I used to be really good spelling. Yes, as is… spelling words.

In fact, in 4th grade, I breezed through my elementary school’s spelling bee competition and went on to participate in the District competition.

I was pretty sure I was going to win. I could spell really difficult words – words I could barely pronounce.

So, how’d I do?

I was the first person out.

In the first round.

Did I mention that in the first round they give you the easiest possible word to spell so each competitor can get comfortable on stage? Yeah, I misspelled that one.

My word?

LIMIT.

I completely froze on stage after seeing the large audience. I couldn’t formulate a coherent thought, let alone spell words. I was deer in head lights on display for all to see.

I vividly remember hearing a gasp from the audience as I misspelled the word. How could someone misspell THAT word?

I had just humiliated myself in front of A LOT of people. I was so embarrassed.

I headed backstage with my head down in shame and, just as I got out of the site of the audience, I burst into tears.

I suppose the only benefit of being the first person eliminated is that there was no one backstage to see me cry.

As I looks back at that moment, there were a few lessons that I learned:

1. Ultimately, no one really cared that lost – I just thought they did, which added to my self-inflicted embarrassment. Don’t let short-term failures fester into something larger than they are. Analyze what went wrong, learn from it, and move on. Everyone else has.
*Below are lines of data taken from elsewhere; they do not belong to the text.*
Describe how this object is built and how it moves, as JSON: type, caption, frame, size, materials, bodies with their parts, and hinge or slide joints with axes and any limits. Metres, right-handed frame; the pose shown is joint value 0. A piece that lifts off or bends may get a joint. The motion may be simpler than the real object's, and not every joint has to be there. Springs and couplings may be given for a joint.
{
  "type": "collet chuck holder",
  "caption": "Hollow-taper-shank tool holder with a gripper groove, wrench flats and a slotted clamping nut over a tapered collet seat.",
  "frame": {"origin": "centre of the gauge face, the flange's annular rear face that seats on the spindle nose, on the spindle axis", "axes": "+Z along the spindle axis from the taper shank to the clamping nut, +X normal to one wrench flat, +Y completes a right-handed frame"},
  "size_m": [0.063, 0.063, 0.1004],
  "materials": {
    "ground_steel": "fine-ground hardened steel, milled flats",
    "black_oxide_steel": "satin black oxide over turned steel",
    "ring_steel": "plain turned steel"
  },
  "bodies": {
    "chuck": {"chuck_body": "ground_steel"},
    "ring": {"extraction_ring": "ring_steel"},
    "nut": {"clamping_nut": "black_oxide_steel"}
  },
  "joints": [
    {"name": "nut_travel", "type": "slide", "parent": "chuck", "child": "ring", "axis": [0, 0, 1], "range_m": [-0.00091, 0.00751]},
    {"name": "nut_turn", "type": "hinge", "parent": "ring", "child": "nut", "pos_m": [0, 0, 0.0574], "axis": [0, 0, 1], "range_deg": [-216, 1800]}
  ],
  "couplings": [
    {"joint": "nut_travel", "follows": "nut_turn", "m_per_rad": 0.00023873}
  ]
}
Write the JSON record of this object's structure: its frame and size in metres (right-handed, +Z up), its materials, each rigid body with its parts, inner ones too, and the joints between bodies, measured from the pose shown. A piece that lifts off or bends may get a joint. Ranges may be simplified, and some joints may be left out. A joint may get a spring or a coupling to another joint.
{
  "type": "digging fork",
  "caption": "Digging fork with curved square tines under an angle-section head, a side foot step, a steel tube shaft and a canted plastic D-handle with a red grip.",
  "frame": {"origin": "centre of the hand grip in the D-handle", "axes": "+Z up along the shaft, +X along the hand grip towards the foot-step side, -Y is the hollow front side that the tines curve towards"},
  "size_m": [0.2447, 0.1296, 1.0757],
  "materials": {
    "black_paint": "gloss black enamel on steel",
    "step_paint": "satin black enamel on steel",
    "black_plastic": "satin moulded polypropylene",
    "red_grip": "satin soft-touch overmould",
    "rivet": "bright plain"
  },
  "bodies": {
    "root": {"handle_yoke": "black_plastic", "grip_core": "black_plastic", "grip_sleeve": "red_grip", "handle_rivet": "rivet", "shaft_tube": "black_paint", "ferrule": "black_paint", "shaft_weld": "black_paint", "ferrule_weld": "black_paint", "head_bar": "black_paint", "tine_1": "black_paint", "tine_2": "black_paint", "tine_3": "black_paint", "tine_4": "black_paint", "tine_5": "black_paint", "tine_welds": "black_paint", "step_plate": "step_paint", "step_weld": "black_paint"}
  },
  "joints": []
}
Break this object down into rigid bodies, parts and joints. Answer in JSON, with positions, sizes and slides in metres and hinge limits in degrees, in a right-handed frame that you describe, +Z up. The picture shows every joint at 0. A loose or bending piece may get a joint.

2. It’s amazing how much influence our own thoughts have – both good and bad – on perception of our own self. If you’re constantly worried what others think, you’ll never be comfortable being yourself. As soon as I froze on stage, I immediately began thinking that people are going to think I’m stupid instead of actually trying to think about spelling the word properly. I didn’t have the mental control back then to reel my negative thoughts back in, and focus on solving the problem. I do now. I surround myself with positive people and try my best to maintain a positive mindset. For me, this is one of the biggest factors on living a happy life. I could write a whole book on just this topic and all of the ripple effects a positive/negative mindset has on one’s quality of life. Maybe that’s a project for another day.

3. In spelling bees (and in life), your success is largely up to you. Sure, you might need a few breaks along the way – especially in later rounds – like getting a word that you happened to study the night before. But first you’ve gotta get past the first round to give yourself a chance to win. When starting something new, so many people over-plan to the point they never actually get started. They’re stuck in analysis paralysis and never make any progress towards a goal. Don’t be that person. Put forth the effort and commitment to get past the first round. If you can make it past the first step toward achieving a goal, steps 2, 3, 4, etc become that much easier as success builds upon success while your confidence grows.

I took the whole spelling bee experience much harder than I should have, and that word, LIMIT, festered in my head for a long time.

I devoped a distain for that word that has stayed with me my entire life. Simply put, I hate LIMITS.

I used to think back to that moment at the spelling bee, and how I NEVER wanted to feel like that ever again.

Finally I realized that I don’t have to. Whenever I catch myself thinking about something negative that happened in the past, I stop myself. Why invest any energy in negative thoughts – especially ones that are in the past and you have no control over changing? It’s emotionally draining, unhealthy, and utterly pointless.

The more you let negative thoughts control your psyche, the more LIMITations you’re imposing on yourself.

Screw LIMITS. Be your best. It’s all in your control.